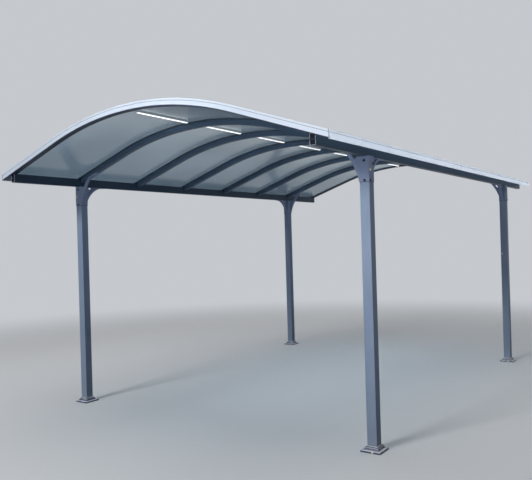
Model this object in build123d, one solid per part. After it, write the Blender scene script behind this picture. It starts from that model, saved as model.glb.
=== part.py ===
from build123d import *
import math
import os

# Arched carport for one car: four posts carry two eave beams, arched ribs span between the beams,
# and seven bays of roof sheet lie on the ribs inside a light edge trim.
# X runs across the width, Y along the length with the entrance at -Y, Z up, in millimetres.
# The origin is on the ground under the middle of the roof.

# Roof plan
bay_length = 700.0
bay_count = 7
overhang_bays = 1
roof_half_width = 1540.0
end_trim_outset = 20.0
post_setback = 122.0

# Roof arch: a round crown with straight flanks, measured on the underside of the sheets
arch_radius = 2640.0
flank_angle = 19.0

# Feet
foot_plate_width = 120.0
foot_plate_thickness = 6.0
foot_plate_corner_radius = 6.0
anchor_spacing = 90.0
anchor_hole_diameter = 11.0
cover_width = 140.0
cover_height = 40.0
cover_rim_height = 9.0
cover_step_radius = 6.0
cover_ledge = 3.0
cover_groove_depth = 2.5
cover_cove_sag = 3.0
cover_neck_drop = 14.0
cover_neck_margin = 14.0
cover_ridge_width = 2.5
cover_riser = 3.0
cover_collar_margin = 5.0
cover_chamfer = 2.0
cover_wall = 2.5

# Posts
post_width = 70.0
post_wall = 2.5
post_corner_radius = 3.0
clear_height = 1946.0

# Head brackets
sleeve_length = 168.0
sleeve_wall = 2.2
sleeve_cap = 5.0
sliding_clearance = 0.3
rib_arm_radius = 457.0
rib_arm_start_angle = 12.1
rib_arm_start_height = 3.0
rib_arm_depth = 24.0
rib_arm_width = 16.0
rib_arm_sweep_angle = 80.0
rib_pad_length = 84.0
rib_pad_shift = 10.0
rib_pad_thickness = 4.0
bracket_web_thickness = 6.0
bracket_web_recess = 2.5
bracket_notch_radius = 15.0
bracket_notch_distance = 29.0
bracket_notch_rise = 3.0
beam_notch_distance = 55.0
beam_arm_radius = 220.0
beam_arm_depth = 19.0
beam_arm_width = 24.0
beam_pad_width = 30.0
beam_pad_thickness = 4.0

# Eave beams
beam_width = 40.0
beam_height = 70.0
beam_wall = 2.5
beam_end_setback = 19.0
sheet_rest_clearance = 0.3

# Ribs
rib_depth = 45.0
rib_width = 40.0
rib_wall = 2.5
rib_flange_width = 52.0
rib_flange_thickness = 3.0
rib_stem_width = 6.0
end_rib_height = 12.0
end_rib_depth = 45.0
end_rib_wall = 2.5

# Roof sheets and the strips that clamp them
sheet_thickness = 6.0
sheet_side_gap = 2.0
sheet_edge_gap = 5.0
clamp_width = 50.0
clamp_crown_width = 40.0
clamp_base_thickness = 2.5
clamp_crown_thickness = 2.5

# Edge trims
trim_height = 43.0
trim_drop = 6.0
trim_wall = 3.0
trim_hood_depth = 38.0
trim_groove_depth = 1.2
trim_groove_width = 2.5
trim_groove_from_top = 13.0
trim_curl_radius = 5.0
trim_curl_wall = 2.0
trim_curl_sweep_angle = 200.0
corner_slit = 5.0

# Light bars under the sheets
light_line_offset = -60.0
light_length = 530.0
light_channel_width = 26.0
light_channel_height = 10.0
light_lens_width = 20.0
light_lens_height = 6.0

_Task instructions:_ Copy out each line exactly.

_Solution below:_
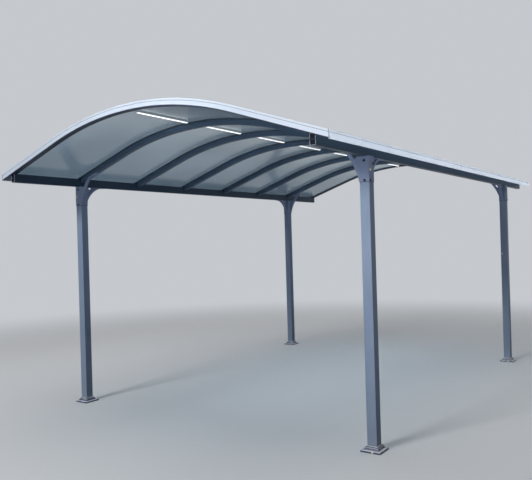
Model this object in build123d, one solid per part. After it, write the Blender scene script behind this picture. It starts from that model, saved as model.glb.
=== part.py ===
from build123d import *
import math
import os

# Arched carport for one car: four posts carry two eave beams, arched ribs span between the beams,
# and seven bays of roof sheet lie on the ribs inside a light edge trim.
# X runs across the width, Y along the length with the entrance at -Y, Z up, in millimetres.
# The origin is on the ground under the middle of the roof.

# Roof plan
bay_length = 700.0
bay_count = 7
overhang_bays = 1
roof_half_width = 1540.0
end_trim_outset = 20.0
post_setback = 122.0

# Roof arch: a round crown with straight flanks, measured on the underside of the sheets
arch_radius = 2640.0
flank_angle = 19.0

# Feet
foot_plate_width = 120.0
foot_plate_thickness = 6.0
foot_plate_corner_radius = 6.0
anchor_spacing = 90.0
anchor_hole_diameter = 11.0
cover_width = 140.0
cover_height = 40.0
cover_rim_height = 9.0
cover_step_radius = 6.0
cover_ledge = 3.0
cover_groove_depth = 2.5
cover_cove_sag = 3.0
cover_neck_drop = 14.0
cover_neck_margin = 14.0
cover_ridge_width = 2.5
cover_riser = 3.0
cover_collar_margin = 5.0
cover_chamfer = 2.0
cover_wall = 2.5

# Posts
post_width = 70.0
post_wall = 2.5
post_corner_radius = 3.0
clear_height = 1946.0

# Head brackets
sleeve_length = 168.0
sleeve_wall = 2.2
sleeve_cap = 5.0
sliding_clearance = 0.3
rib_arm_radius = 457.0
rib_arm_start_angle = 12.1
rib_arm_start_height = 3.0
rib_arm_depth = 24.0
rib_arm_width = 16.0
rib_arm_sweep_angle = 80.0
rib_pad_length = 84.0
rib_pad_shift = 10.0
rib_pad_thickness = 4.0
bracket_web_thickness = 6.0
bracket_web_recess = 2.5
bracket_notch_radius = 15.0
bracket_notch_distance = 29.0
bracket_notch_rise = 3.0
beam_notch_distance = 55.0
beam_arm_radius = 220.0
beam_arm_depth = 19.0
beam_arm_width = 24.0
beam_pad_width = 30.0
beam_pad_thickness = 4.0

# Eave beams
beam_width = 40.0
beam_height = 70.0
beam_wall = 2.5
beam_end_setback = 19.0
sheet_rest_clearance = 0.3

# Ribs
rib_depth = 45.0
rib_width = 40.0
rib_wall = 2.5
rib_flange_width = 52.0
rib_flange_thickness = 3.0
rib_stem_width = 6.0
end_rib_height = 12.0
end_rib_depth = 45.0
end_rib_wall = 2.5

# Roof sheets and the strips that clamp them
sheet_thickness = 6.0
sheet_side_gap = 2.0
sheet_edge_gap = 5.0
clamp_width = 50.0
clamp_crown_width = 40.0
clamp_base_thickness = 2.5
clamp_crown_thickness = 2.5

# Edge trims
trim_height = 43.0
trim_drop = 6.0
trim_wall = 3.0
trim_hood_depth = 38.0
trim_groove_depth = 1.2
trim_groove_width = 2.5
trim_groove_from_top = 13.0
trim_curl_radius = 5.0
trim_curl_wall = 2.0
trim_curl_sweep_angle = 200.0
corner_slit = 5.0

# Light bars under the sheets
light_line_offset = -60.0
light_length = 530.0
light_channel_width = 26.0
light_channel_height = 10.0
light_lens_width = 20.0
light_lens_height = 6.0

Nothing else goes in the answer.